In the hierarchy of documents, plat maps are routinely missed for the important information they contain. Your plat map is a recorded map of your subdivision. It differs from a plot map, which is a recorded map of a specific lot. A plat map indicates the location and boundaries of individual properties in the subdivision and contains information that can be critical to running your community, especially when it relates to repairs and maintenance and architectural requests. Boards and architectural committees rarely use them, and that has caused problems for some.

On the surface, your plat map shows each unit, the exact dimensions, any setback requirements, easements, limited common elements, and other important information such as flood plains and who is responsible for maintenance of specific areas. However, most important is what can be hidden in the small print of the notes. Notes have additional information that could surprise you. They may include such things as restrictions on land use that are not in the Declaration and specific landscaping instructions (including the number, type, size and location of trees). This could be very important if a large tree falls – you may be required to replace it with a large, very expensive tree. That might change the amount you need to contribute to your reserves!

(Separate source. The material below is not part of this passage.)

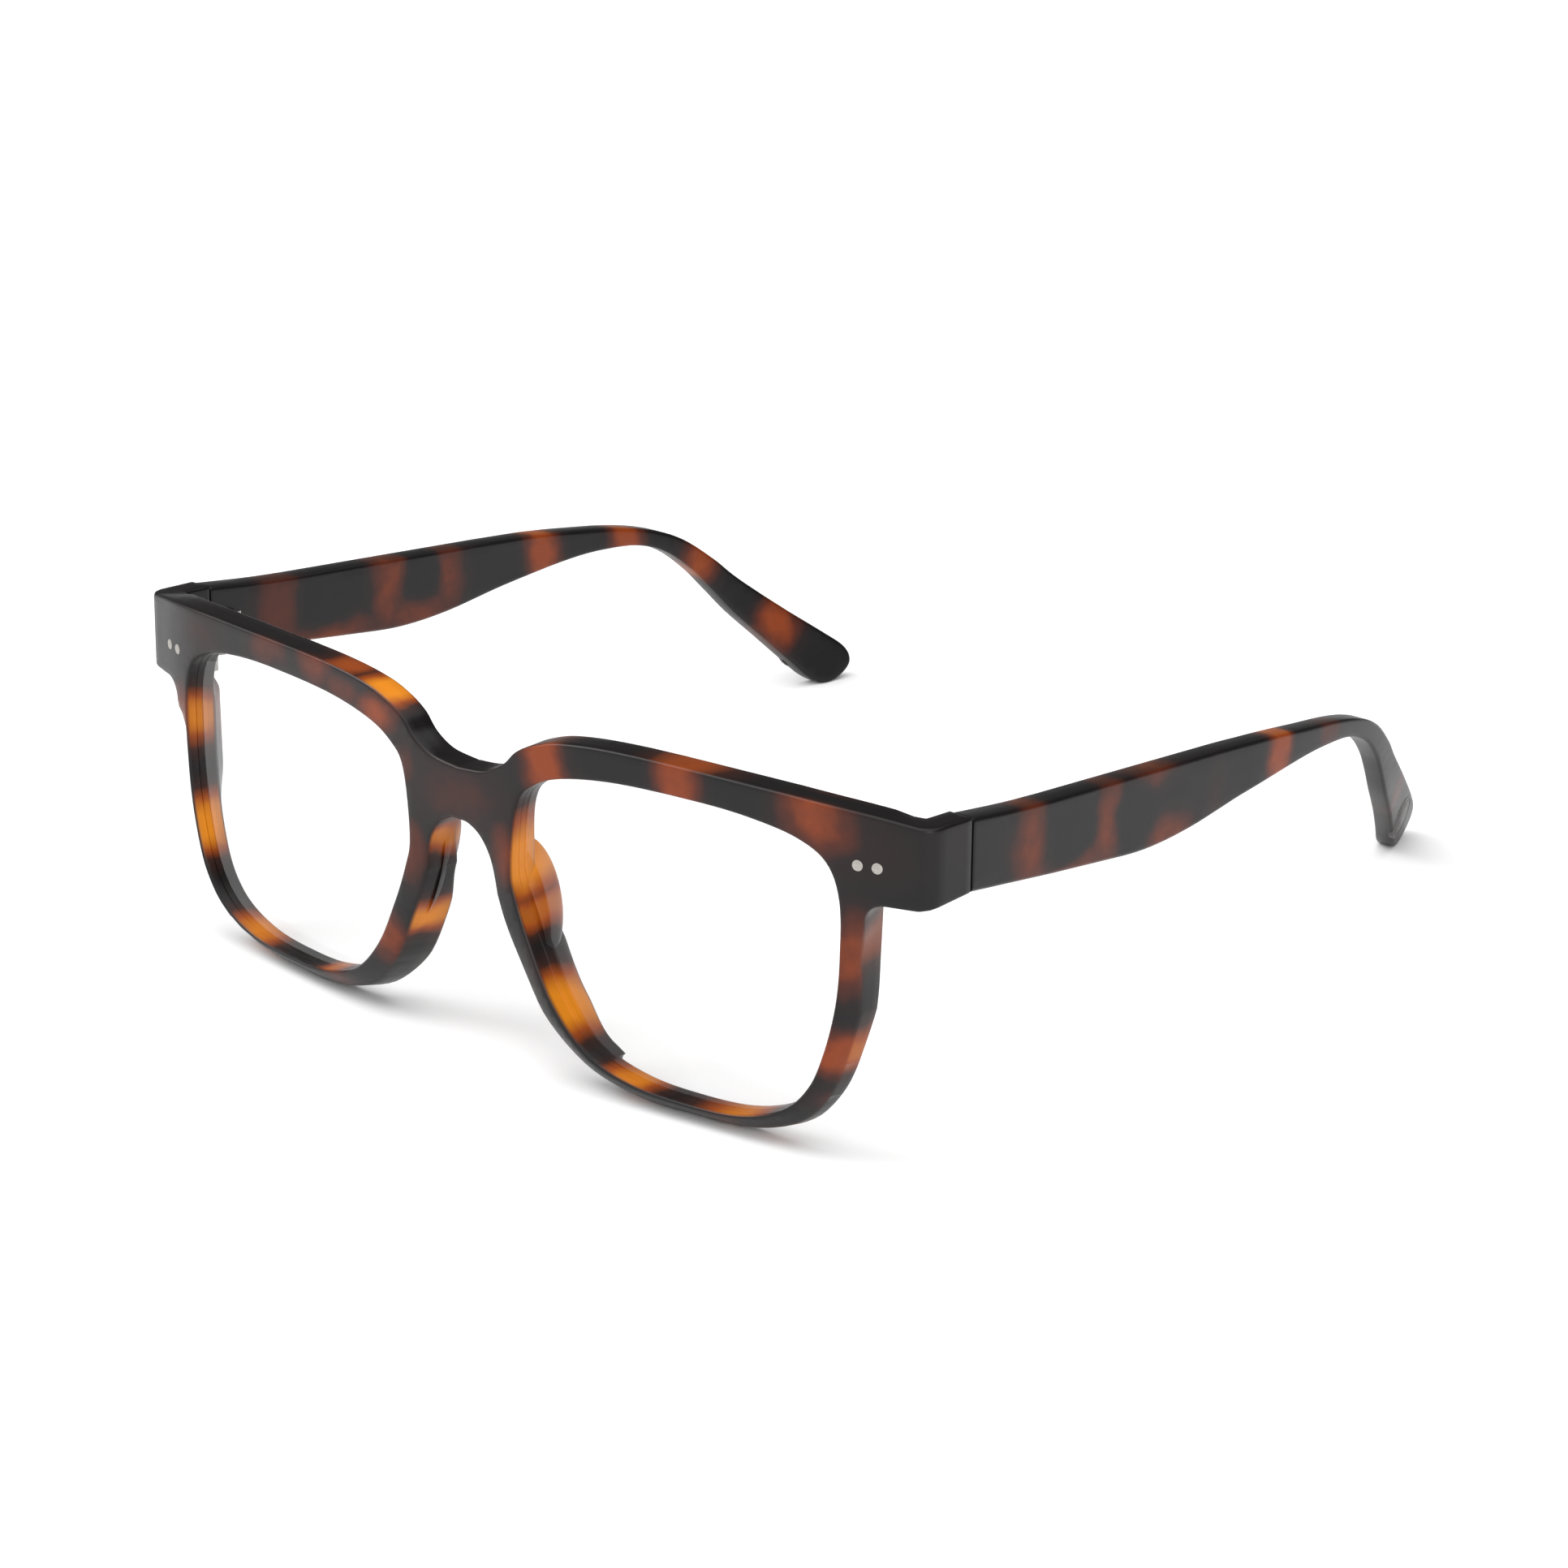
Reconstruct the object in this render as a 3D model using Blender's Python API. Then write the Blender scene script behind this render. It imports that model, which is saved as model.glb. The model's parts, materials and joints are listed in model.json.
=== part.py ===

Among many odd items found on plat map notes, one might find any of the following:

  • Specifications on trash enclosures
  • Number of handicapped parking spaces
  • Prohibitions on vehicular access to/from specific roads
  • Amenities the Declarant is required to build
  • Areas reserved for future development by Declarant
  • Lighting and other requirements/restrictions
  • Explicit landscaping restrictions, including specific types of plants
  • Parking restrictions
  • Building material requirements
  • Open space restrictions and setbacks from those areas (which can be different from other setbacks)
  • What can/cannot be done in an easement area
  • Locations and details of signage required
  • Locations of survey pins/NCGS Monuments

Do you have copies of your plat map(s)?  If not, where can you get them?  Plat maps are normally recorded with your county and should be available through them. Many counties have online sources where you can download your plat map for free.

Once you have your plat, start using it! Read the notes and small print. Make sure your ARC committee is using it to determine if requested improvements can be approved. Review your architectural guidelines to make sure they comply with plat mandates and review your reserve study to ensure you are setting enough money aside for future replacement of required items. Bring it to every board meeting. It can answer a lot of questions that come up regularly!